One year ago last weekend I was in Reno walking precincts for Barack Obama. We watched the debate with John McCain at our casino hotel room. After that weekend I was never concerned that Obama would win -- McCain had "temporarily suspended" his campaign in response to the economic crisis and looked like a panicky fool. People simply were not going to elect such a pathetic creature at a moment when they were seeking leadership.
Wall Street and financial journalists tend to mark the acute phase of the financial collapse as beginning on September 14, 2008, when the powers-that-be let the investment firm Lehman Brothers go bankrupt. But I think most of the rest of us didn't begin to realize that something huge was going on until about a week later. Henry Paulson, George W. Bush's Secretary of the Treasury, got our attention when he asked for $700 billion dollars from Congress to save the system at the end of that week. And then the Presidential candidates reacted, sensibly and stupidly.
Since then we've seen the real economy in which people work at jobs and pay bills also tank, following the lead of the investment/casino financial sector. And when we are not just so pissed off we can't think straight, we're trying to figure out what kind of a financial system could have made this mess that put the taxpayers on the hook to bailout a bunch of cowboy gamblers and left us with more than 10 percent unemployment.
In search of more understanding, I'm turning to books far more than to newspapers, magazines or blogs, though there is lots of information and cogitation in such sources. But, like many otherwise informed people, I need deeper context to make much sense of what had been going on in financial institutions.
Far and away the most valuable volume I've read yet has been Gillian Tett's Fool's Gold: How the Bold Dream of a Small Tribe at J.P. Morgan Was Corrupted by Wall Street Greed and Unleashed a Catastrophe.
It's a commonplace in journalism discussing the financial collapse for writers to say something like "these bankers were buying and selling such innovative, complex new financial instruments that they didn't understand them themselves." If you read Gillian Tett, you'll come away with a working understanding of such arcane matters as "collateralized debt obligations (CDOs)," "credit default swaps," "special purpose vehicles (SPVs)," and "structured investment vehicles (SIVs)". You'll also understand how a multi-national insurance company, A.I.G., came to occupy a pivotal position in this unstable speculative morass.
Perhaps even more important, what Tett, who is a columnist for the Financial Times,
is able to elucidate is why these terribly smart, hardworking people became convinced they could not fail. On one level, that's only interesting as journalistic gossip -- it's a feature of all the finance collapse books I'm reading that the authors perceive and portray their subjects as fascinating people. (See also this one.)

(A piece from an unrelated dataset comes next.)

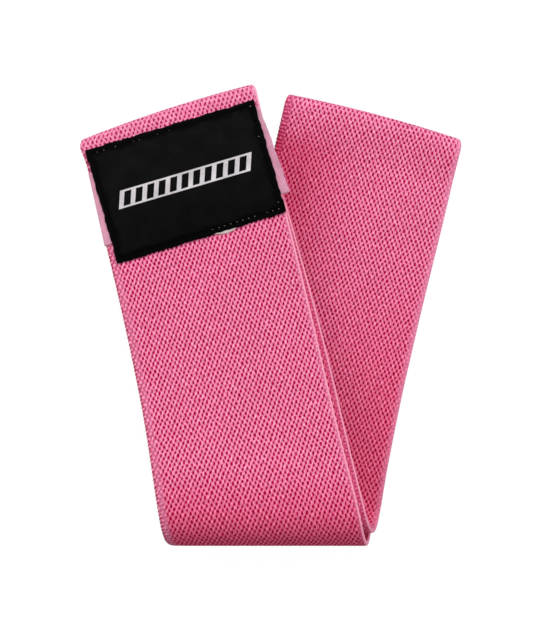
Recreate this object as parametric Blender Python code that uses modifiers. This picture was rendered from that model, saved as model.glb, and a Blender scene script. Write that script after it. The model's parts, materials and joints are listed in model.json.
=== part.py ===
"""Fabric resistance loop, pressed flat and folded once in the middle.

A closed loop of woven elastic webbing lies as two layers, the outer layer and the inner layer.
The flat loop is folded across its middle, so that it makes two legs: the rear leg lies on the
table, and the front leg comes back over it and carries the label. The fold is skewed, so the
legs spread into a narrow V.

Band coordinates, in which every piece is designed:
  s  along the band, 0 at the fold's outermost line, positive on the front leg, negative on the
     rear leg
  v  across the band, positive towards the right edge
  n  outwards from the surface half way between the two layers

place() bends these flat coordinates round the fold. Lengths are in metres, +Z is up, +Y runs
from the fold to the legs' ends.
"""

import math

import bmesh
import bpy
import numpy as np
from mathutils import Vector

# ---------------------------------------------------------------- driving dimensions

BAND_WIDTH = 0.0762
WEBBING_THICKNESS = 0.0018
LAYER_SPACE = 0.0020             # free height between the two layers, away from the turns

LEAN = math.radians(13.0)        # angle between each leg and the line square to the fold
FOLD_RADIUS = 0.0122             # of the surface half way between the layers
FRONT_LENGTH = 0.1903            # from the fold's outermost line to the front turn, mid-width
REAR_LENGTH = 0.1878
FRONT_END_SKEW = 0.077           # extra length at the right edge, per metre of width
REAR_END_SKEW = -0.031
TURN_RADIUS = 0.0038             # outer radius where the webbing turns back at a leg's end
TURN_RUN = 0.018                 # length over which the layers part before a turn
FRONT_END_HEIGHT = 0.0090        # of the front leg's mid-surface at its right edge
FRONT_END_DROP = 0.0049          # how much lower its left edge lies there

GAP = 0.0002                     # between pieces that touch
FOLD_GAP = 0.0005                # between the two halves, at the fold's outermost line
CLOTH = 0.0004                   # thickness of the webbing's face and lining cloth
LEFT_SELVEDGE = 0.0034
RIGHT_SELVEDGE = 0.0016
RUBBER_STRIPS = 5                # side by side in the webbing's core
GRIP_WIDTH = 0.0030
GRIP_THICKNESS = 0.00025
GRIP_PLACES = {"left": -0.018, "right": 0.018}

LABEL_WIDTH = 0.0733
LABEL_HEIGHT = 0.0486
LABEL_THICKNESS = 0.0005
LABEL_CENTRE = (0.1598, 0.0008)  # s, v
LABEL_TURN = math.radians(3.2)   # the label is sewn on a little askew
BACKING_INSET = 0.0015
BACKING_THICKNESS = 0.00015
TAPE_THICKNESS = 0.0003
TAPE_LENGTH = 0.0375             # along the band
TAPE_BELOW_TOP = 0.0035          # from the label's top edge to the tape's edge
TAPE_OVERHANG = 0.0022           # past the band's right edge
THREAD_RADIUS = 0.00015
SEAM_ROW_OFFSET = 0.0060         # from the webbing's cut ends to each row of seam stitching
LABEL_STITCH_INSET = 0.0020
LABEL_STITCH_END_GAP = 0.0010    # between two rows at a corner of the label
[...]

Nonetheless Tett offers cogent explanations. At root, financiers made bets based on data that was woefully incomplete because they found it profitable to do so.
The financial system was (is?) a massive GIGO house of cards. GIGO is computer slang for "garbage in; garbage out" -- false premises interacting with poor information to yield false and meaningless results. Yet smart people were paid so handsomely to keep it going that most had little incentive to question it.
Because everyone was using the same statistical method of devising their CDOs to contain risk, in the event of economic conditions that defied that modeling, huge numbers of CDOs would suffer losses all at once. As Alex Veroude, the manager of a CDO for Gulf International Bank explained, "The problem is that all the structures now are designed in the same way, with the same triggers. That means that if there is a storm, all the boats in the water will capsize."
...Like any model, it was only as good as the data that was fed into the "engine" and that data was usually based on what had happened in the past. ...How could the trajectory of a CDO squared be judged from past data when that "past" was just two years old? Or, for that matter, a subprime-linked derivative that had never been widely traded?
In her regular column, Tett recently touched issues that so far have been mostly taboo in the U.S. In a September 3, 2009 column, she pointed out:
During the Savings and Loan bust of the early 90s, over 1000 U.S. bankers went to jail for fraud. This time around ... just Bernie Madoff.
On a personal level, I have little taste for seeing hordes of bankers heading for jail, or facing massive fines. Nor do I have any illusion that public or private prosecutions will resolve bigger structural flaws. A witch-hunt might be a media distraction.
But, on the other hand, if there is no retribution against financiers, it will be very difficult to force a real change in behaviour. After all, no amount of twiddling with Basel rules or pious statements about bonuses will ever scare a financier as much as the thought of jail.
Moreover, without some retribution it will also be hard to persuade voters that finance is really being reformed, or has any credibility or moral authority.
Simon Johnson, a former chief economist of the International Monetary Fund, recently warned that though the financial markets may be stabilizing,
There's no shortage of Cassandras predicting that last fall's plunge could happen again. It does seem a democratic (small d) necessity to try to get a handle on this stuff -- and for that Fool's Gold is the most lucid resource I've come across.
there is no real reform underway or on the table on any issue central to (a) how the banking system operates, or (b) more broadly, how hubris in finance led us into this crisis. The financial sector lobbies appear stronger than ever.